Cultural Exchange

Mixing with different cultures may be par for the course when you live in a multi-cultural city such as London or Paris, but in Krakow, apart from the odd “Chinese” restaurant, ethnic diversity does not really exist. But one project in the city is helping Krakow’s youth meet up with other young people from around the world to challenge ideas and assumptions about each other and their cultures and communities. And last month, a group set off from Krakow to Bursa in Turkey to meet other youngsters from Europe’s only predominantly Islamic state, in order to do exactly that.

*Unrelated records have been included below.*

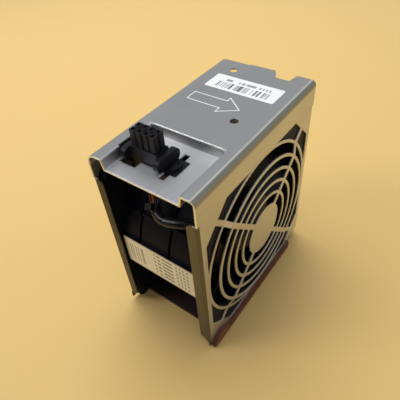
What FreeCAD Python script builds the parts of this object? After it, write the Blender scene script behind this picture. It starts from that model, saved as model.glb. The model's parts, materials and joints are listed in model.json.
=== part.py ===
"""Hot-plug server fan module: a dual-rotor axial fan in a folded sheet-metal carrier.

Frame: millimetres, +X along the airflow (intake to exhaust), +Z up, blind-mate connector on top.
The origin is the bottom centre of the module's bounding box, on the underside of the grip plate.
"""
import FreeCAD, Part
import math
import os

Vector = FreeCAD.Vector
X_AXIS, Y_AXIS, Z_AXIS = Vector(1, 0, 0), Vector(0, 1, 0), Vector(0, 0, 1)

# Carrier
DEPTH = 70.0                     # outside width over the two grille panels, along the airflow
LENGTH = 124.0                   # along the top plate
HEIGHT = 132.5                   # panels' lower edge to the top plate's upper face
SHEET = 1.0
BEND_R = 3.0                     # outside bend radius at the exhaust side's top edge
WIDE_BEND_R = 6.0                # and at the intake side's, beside the recess
GRIP_T = 3.0                     # grip plate under the panels
PANEL_Z = GRIP_T
TOP_Z = PANEL_Z + HEIGHT
HALF_X, HALF_Y = DEPTH / 2, LENGTH / 2

# Fan
FAN_SIZE = 120.0
FAN_Y, FAN_Z = 0.5, 62.0         # rotor axis
FAN_HALF_X = HALF_X - SHEET - 0.1
BORE_R = 57.0
BARREL_R = 59.5
SCREW_PITCH = 105.0
BLADE_R = 56.0
HUB_R = 21.0

# Stamped finger guard
RING_PITCH = 8.05
RING_W = 2.0
GUARD_HUB_R = 17.5
RING_RADII = [25.3 + RING_PITCH * k for k in range(4)]
OUTER_RING_R = 57.5
GUARD_RISE = 2.3
ARM_W = 3.5
ARM_ANGLES = [45, 135, 225, 315]

# Connector and its recess in the top plate
RECESS_X = (-24.0, 26.5)
RECESS_Y = -23.0                 # far end of the recess; it is open at the near edge
RECESS_DEPTH = 6.0
RECESS_SLOPE = 1.4
FLOOR_Z = TOP_Z - RECESS_DEPTH
CUTOUT_X, CUTOUT_Y = -6.8, -41.3
CONN_X, CONN_Y = -8.1, -42.4     # the connector floats a little off the cutout's centre
POLE_PITCH = 4.2


def box(x0, x1, y0, y1, z0, z1):
    """A box between two corners."""
    return Part.makeBox(x1 - x0, y1 - y0, z1 - z0, Vector(x0, y0, z0))


def rod(radius, x0, x1, y=FAN_Y, z=FAN_Z):
    """A cylinder along X."""
    return Part.makeCylinder(radius, x1 - x0, Vector(x0, y, z), X_AXIS)


def tube(outer, inner, x0, x1, y=FAN_Y, z=FAN_Z):
    """A ring or tube along X."""
    return rod(outer, x0, x1, y, z).cut(rod(inner, x0 - 1, x1 + 1, y, z))


def post(radius, x, y, z0, z1):
    """A cylinder along Z."""
    return Part.makeCylinder(radius, z1 - z0, Vector(x, y, z0), Z_AXIS)


def prism(points, travel):
    """A straight prism on a closed polygon of points."""
    wire = Part.makePolygon(points + points[:1])
    return Part.Face(wire).extrude(travel)


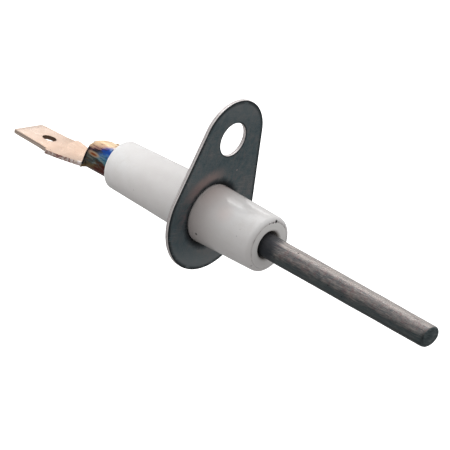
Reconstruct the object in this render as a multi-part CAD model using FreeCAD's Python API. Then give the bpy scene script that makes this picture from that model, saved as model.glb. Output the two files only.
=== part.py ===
import FreeCAD, Part
import math
import os

# Ignition electrode: a solid metal rod in a white ceramic insulator, held by a
# thin stamped flange with one screw hole, with a push-on tab crimped on the
# rear end of the rod.
#
# Frame: the electrode's axis is +X, pointing at the free tip of the rod. The
# origin is on that axis, in the plane of the flange's front (seating) face.
# +Z goes from the axis to the screw hole. Millimetres.

V = FreeCAD.Vector

# ---- electrode rod --------------------------------------------------------
ROD_R = 1.50               # solid heat-resistant wire, 3 mm
ROD_TIP_X = 36.95          # free end
ROD_REAR_X = -18.20        # rear end, inside the crimp barrel
ROD_TIP_ROUND = 0.16       # cropped and tumbled edge
ROD_REAR_ROUND = 0.10

# ---- ceramic insulator ----------------------------------------------------
INS_FRONT_X = 9.70
INS_REAR_X = -15.35
INS_FRONT_R = 3.59         # at the front end
INS_SHOULDER_R = 3.785     # front section where it meets the flange
INS_SHOULDER_X = -0.20     # step that the flange collar stops against
INS_SEAT_R = 3.682         # rear section just behind the step
INS_REAR_R = 3.105         # at the rear end
INS_FRONT_ROUND = 0.60
INS_REAR_ROUND = 0.62
BORE_R = 1.75              # bore for the rod, 0.25 mm clearance all round
BORE_MOUTH_ROUND = 0.14

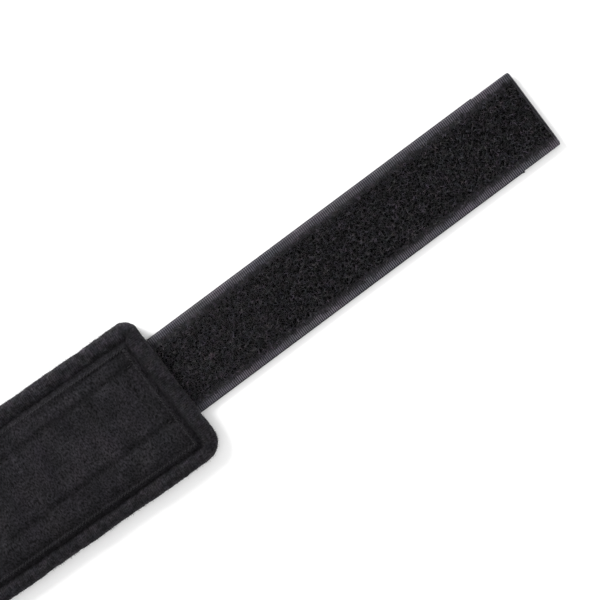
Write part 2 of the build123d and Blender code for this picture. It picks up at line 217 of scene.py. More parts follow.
def tubes(paths, radii, sides=3):
    """One closed tube along each path in paths (count, stations, 3)."""
    count, stations, _ = paths.shape
    tangent = unit(np.gradient(paths, axis=1))
    helper = np.where(np.abs(tangent[..., 2:]) > 0.9, [1.0, 0, 0], [0, 0, 1.0])
    side = unit(np.cross(tangent, helper))
    up = np.cross(side, tangent)
    angle = np.arange(sides) * 2 * np.pi / sides
    radii = np.broadcast_to(radii, (count, stations))[..., None, None]
    spokes = side[:, :, None] * np.cos(angle)[:, None] + up[:, :, None] * np.sin(angle)[:, None]
    points = (paths[:, :, None] + spokes * radii).reshape(-1, 3)
    c, i, j = np.meshgrid(np.arange(count), np.arange(stations - 1), np.arange(sides), indexing="ij")
    here, m = (c * stations + i) * sides, (j + 1) % sides
    quads = np.stack([here + j, here + m, here + sides + m, here + sides + j], -1).reshape(-1, 4).tolist()
    starts = np.arange(count)[:, None] * stations * sides
    heads = (starts + np.arange(sides)[::-1]).tolist()
    tails = (starts + (stations - 1) * sides + np.arange(sides)).tolist()
    return points, quads + heads + tails


def join_shapes(shapes):
    """Put several (points, faces) shapes into one."""
    points, faces, offset = [], [], 0
    for part_points, part_faces in shapes:
        points.append(part_points)
        faces += [[v + offset for v in face] for face in part_faces]
        offset += len(part_points)
    return np.concatenate(points), faces


def ribbon(path, across, up, half, thickness, t_top, t_under, top, under, narrow=None):
    """Closed flat band along path. top and under say how far each face stands proud at (along, across)."""
    along = run(path)
    across, up = np.broadcast_to(across, path.shape), np.broadcast_to(up, path.shape)
    narrow = np.zeros(len(path)) if narrow is None else narrow
    rim = 0.55

    def face(t, stand):
        edge = np.clip((np.abs(t) - half + rim) / rim, 0, 1)
        height = thickness / 2 * np.sqrt(np.clip(1 - 0.8 * edge ** 2, 0, 1))
        return height[None, :] + stand(along[:, None], t[None, :]) * (1 - edge[None, :])

    n_top = face(t_top, top)
    n_under = -face(t_under[::-1], under)
    side = np.full((len(path), 1), half + 0.12)
    widths = np.concatenate([np.broadcast_to(t_top, n_top.shape), side,
                             np.broadcast_to(t_under[::-1], n_under.shape), -side], 1)
    widths = widths * (1 - narrow[:, None] / half)
    heights = np.concatenate([n_top, side * 0, n_under, side * 0], 1)
    rings = path[:, None] + widths[..., None] * across[:, None] + heights[..., None] * up[:, None]
    return loft(rings)


def paint(piece, material, chosen):
    """Give the faces whose centres are chosen another material."""
    centres = np.empty(len(piece.data.polygons) * 3)
    piece.data.polygons.foreach_get("center", centres)
    indices = np.empty(len(piece.data.polygons), np.int32)
    piece.data.polygons.foreach_get("material_index", indices)
    indices[chosen(centres.reshape(-1, 3) / MM)] = len(piece.data.materials)
    piece.data.materials.append(material)
    piece.data.polygons.foreach_set("material_index", indices)


def slab(x, y, keep, top, under):
    """Closed sheet between two heights over the kept points of a grid."""
    cell = keep[:-1, :-1] & keep[1:, :-1] & keep[1:, 1:] & keep[:-1, 1:]
    used = np.zeros(x.shape, bool)
    for di in (0, 1):
        for dj in (0, 1):
            used[di:di + cell.shape[0], dj:dj + cell.shape[1]] |= cell
    count = int(used.sum())
    index = np.full(x.shape, -1)
    index[used] = np.arange(count)
    flat = np.stack([x[used], y[used]], 1)
    points = np.concatenate([np.column_stack([flat, top[used]]), np.column_stack([flat, under[used]])])
    i, j = np.nonzero(cell)
    a, b, c, d = index[i, j], index[i + 1, j], index[i + 1, j + 1], index[i, j + 1]
    quads = np.concatenate([np.stack([a, b, c, d], 1), np.stack([d, c, b, a], 1) + count])
    sides = np.concatenate([np.stack(pair, 1) for pair in ((a, b), (b, c), (c, d), (d, a))])
    border = set(map(tuple, sides.tolist()))
    walls = [[q, p, p + count, q + count] for p, q in sorted(border) if (q, p) not in border]
    return points, quads.tolist() + walls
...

The event, called Project Mosaic, was organised as part of the EU’s Youth in Action programme. Adam Tadeus has worked as the international trainer of the Polish group for the last five years and has guided youngsters from 13 to 30 around Azerbaijan, South Korea and China, via the Trans-Siberian Express, and he headed up the Polish team to Turkey. He said: “The aims of the programmes are to build tolerance and solidarity between young people. To do that we have to remove young people’s prejudices about each other. In a country like Poland, where some people sometimes might have negative attitudes towards some countries, that’s quite a challenge.”

Adam works closely with groups at Krakow’s YMCA, which organises a lot of international events, and many of the young people who join an overseas exchange programme have already taken part in a class at the centre. “The trips aim to drag people out of their comfort zone and to really make them look long and hard at their lives compared to what other people have – or rather don’t have. One of the activities we’ve used in the past is to divide the youngsters into two groups – refugees and officers guarding them – and set them tasks that mirrored what actual refugees might go through. It really gave them a wake up call to what people who flee persecution in their homeland actually face.”

Students Karolina Czamara and Cezary Wiśniewski took part in last month’s Turkish trip. “Visiting a country where Islam is the dominant religion was a great opportunity and experience,” said Karolina. Cezary said: “I had some expectations about Turkish girls – that they would be more conservative – although I was surprised that they were more like Europeans. One of the strangest things was to see dancing in the mosques and hearing traditional chanting five times a day.”

In a country such as Poland, where the ethnic white population hovers around 98 percent, the journeys that Adam organises give youngsters the chance to meet people from cultures they might otherwise never encounter. Adam said: “Travelling through Russia on the Trans-Siberian Express we stopped off several times and met Roma groups living close to Lake Baikal in Siberia to talk about and see some of the alcohol and drug problems facing them.”

The default language of the group in Turkey was English, but as all the youngsters came from non-English speaking countries, many of the activities looked at ways to build non-verbal communication. arolina said: “One task that we had was to tell a story but only using mime, which ends up being quite funny, but the point is to prove that not knowing each other’s language shouldn’t be a barrier to communication. The project is called ‘Mosaic’ because although we all spoke a different language, a mosaic is made up of many different elements – as we are.” Evening get-togethers, at which students from each country gave a presentation, also helped to shine a light on each other’s cultures. “Our evening looked at the delights of Pierogi, Poland’s obsession with football, vodka and wianki – the tradition of girls wearing flowers in their hair in June,” added Carolina.

One of the legacies of the trips is that some students have decided to return to countries that they visited in order to complete their university studies or to get involved in volunteering projects. In the long term this helps to build Poland’s reputation as a country that helps and supports others.